List your current streaming subscriptions and how each one is billed. If a service is billed directly and your card earns a streaming bonus, move it to that card. If the service is bundled through a phone, cable, or app-store bill, check the issuer’s terms before assuming it earns the streaming rate.

Then keep the setup simple: one streaming card for qualifying subscriptions, one flat-rate fallback for anything uncertain, and a quick review whenever prices or bundles change.

Frequently asked questions

Which credit card should I use for streaming subscriptions?

Use the card in your wallet with the highest reliable streaming return after annual fees, service eligibility, caps, and reward currency. A no-fee 3% card is a strong benchmark unless a higher-fee card wins in other categories too.

Is 6% cash back on streaming always better than 3%?

No.
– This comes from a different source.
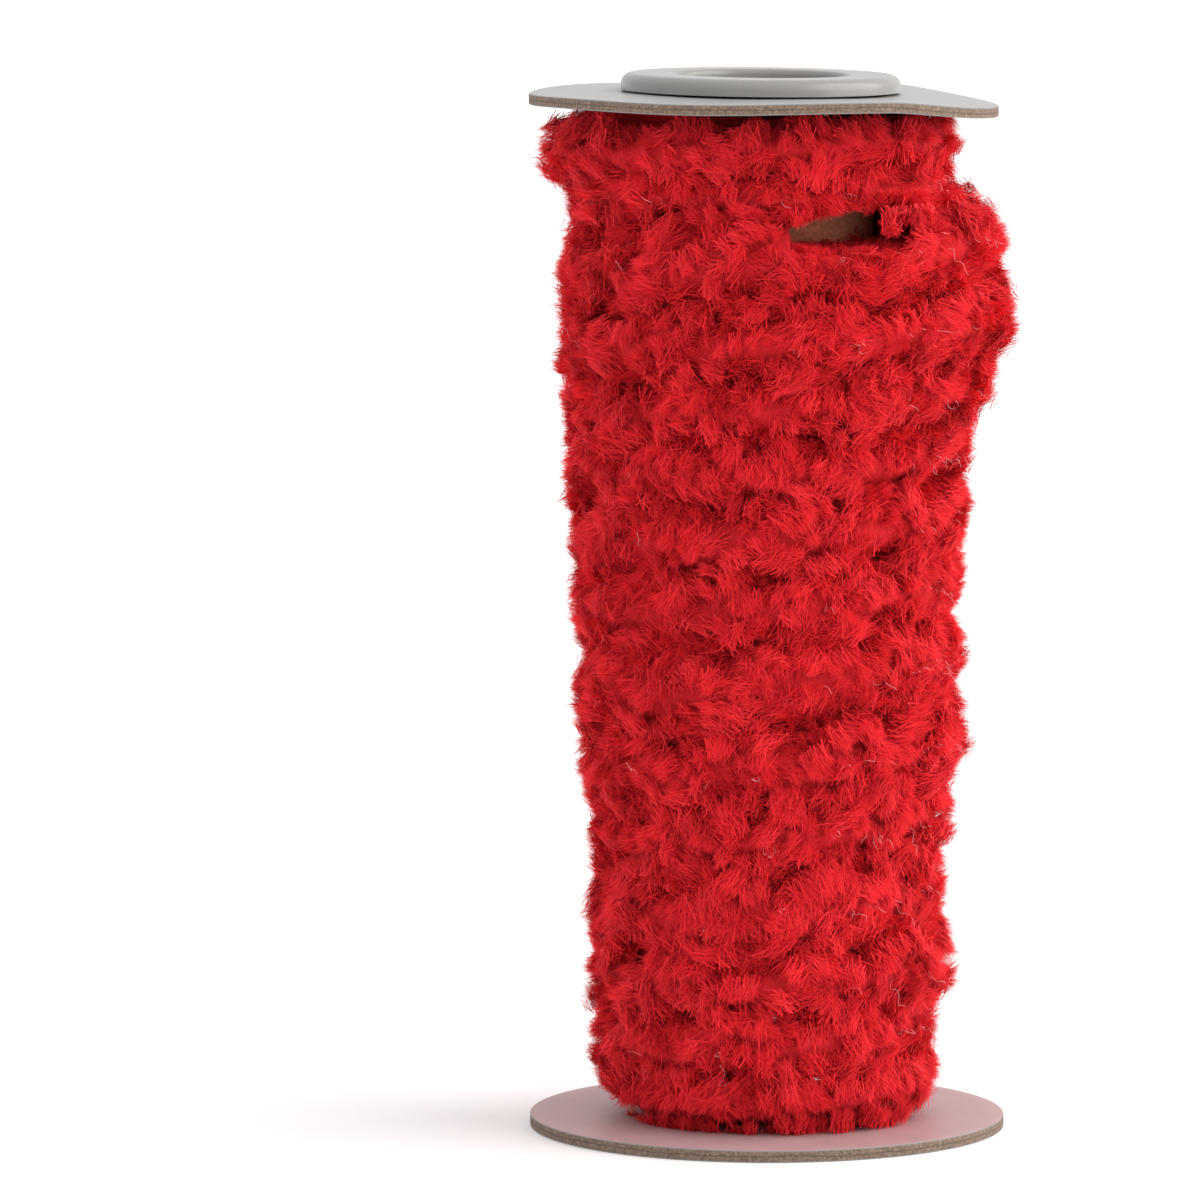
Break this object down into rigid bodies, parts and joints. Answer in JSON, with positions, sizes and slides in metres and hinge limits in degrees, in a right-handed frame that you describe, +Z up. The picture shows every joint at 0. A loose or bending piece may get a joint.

Six percent is better only when the subscription qualifies and the card's annual fee is justified by streaming plus other categories you actually use.

Do all streaming services qualify for credit card streaming rewards?

No. Issuers define eligible streaming services differently, and some services, bundles, telecom charges, downloads, or third-party billing arrangements may not qualify.

Should you put streaming subscriptions on one card?

Usually yes if that card earns a clear streaming bonus and you can keep subscriptions organized. If one service does not qualify, use your best flat-rate card for that bill.

Can Madeen pick a streaming card without bank login?

Madeen can compare catalog reward rules for the cards you select, but you should still check whether each streaming merchant qualifies under the issuer's current terms.